- Directed by: Giuliano Carnimeo
- Screenplay by: Giovanni Simonelli; Roberto Gianviti;
- Story by: Giovanni Simonelli
- Starring: Gianni Garko; António Vilar; Daniela Giordano; Ivano Saccioli;
- Cinematography: Stelvio Massi
- Edited by: Giuliana Attenni
- Music by: Bruno Nicolai
- Production companies: Flora Film; Hispamer Films;
- Distributed by: Variety Distribution
- Release date: October 1970;
- Running time: 92 minutes
- Countries: Italy; Spain;

= Have a Good Funeral, My Friend... Sartana Will Pay =

1970 film

Have a Good Funeral, My Friend... Sartana Will Pay (Buon funerale amigos!... paga Sartana) is a 1970 Spaghetti Western film directed by Giuliano Carnimeo, written by Roberto Gianviti and starring Gianni Garko as Sartana.

== Plot ==

After witnessing the massacre of Joe Benson and his band of prospectors (and wiping out the killers), Sartana is ready to do some investigating as to why.

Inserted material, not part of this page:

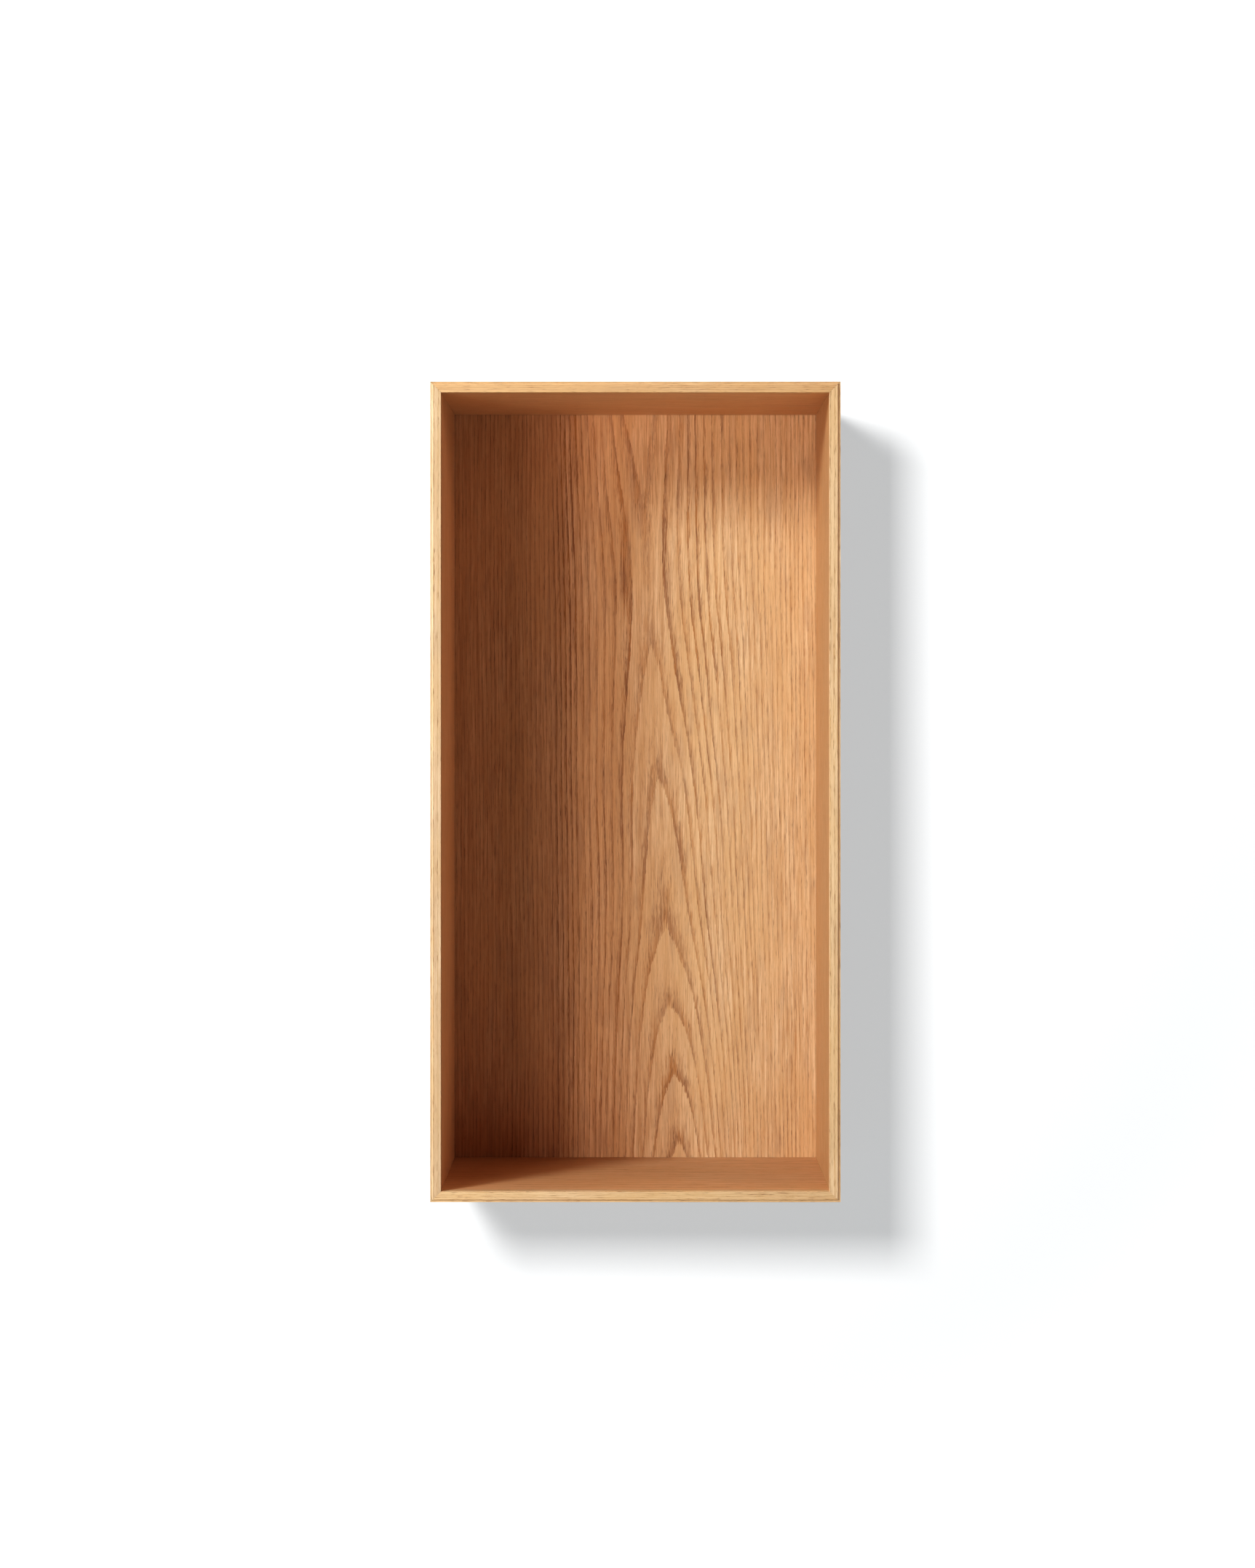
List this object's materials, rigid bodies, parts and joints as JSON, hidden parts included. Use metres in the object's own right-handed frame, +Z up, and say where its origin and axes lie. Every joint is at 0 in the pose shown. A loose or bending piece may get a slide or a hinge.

However, since almost everyone in the town of Indian Creek is eager to buy up the dead man's land, there is a long list of suspects, including the town banker, a female saloon owner and the owner of the local gambling house. Even the local sheriff and the dead prospector's niece who now owns the land cannot be ruled out, and the closer Sartana gets to the truth the more attempts are made on his life and the more funerals he will willingly pay for...as long as HE is the one doing the killing.

==Release==
Have a Good Funeral, My Friend...Sartana Will Pay was released in October 1970.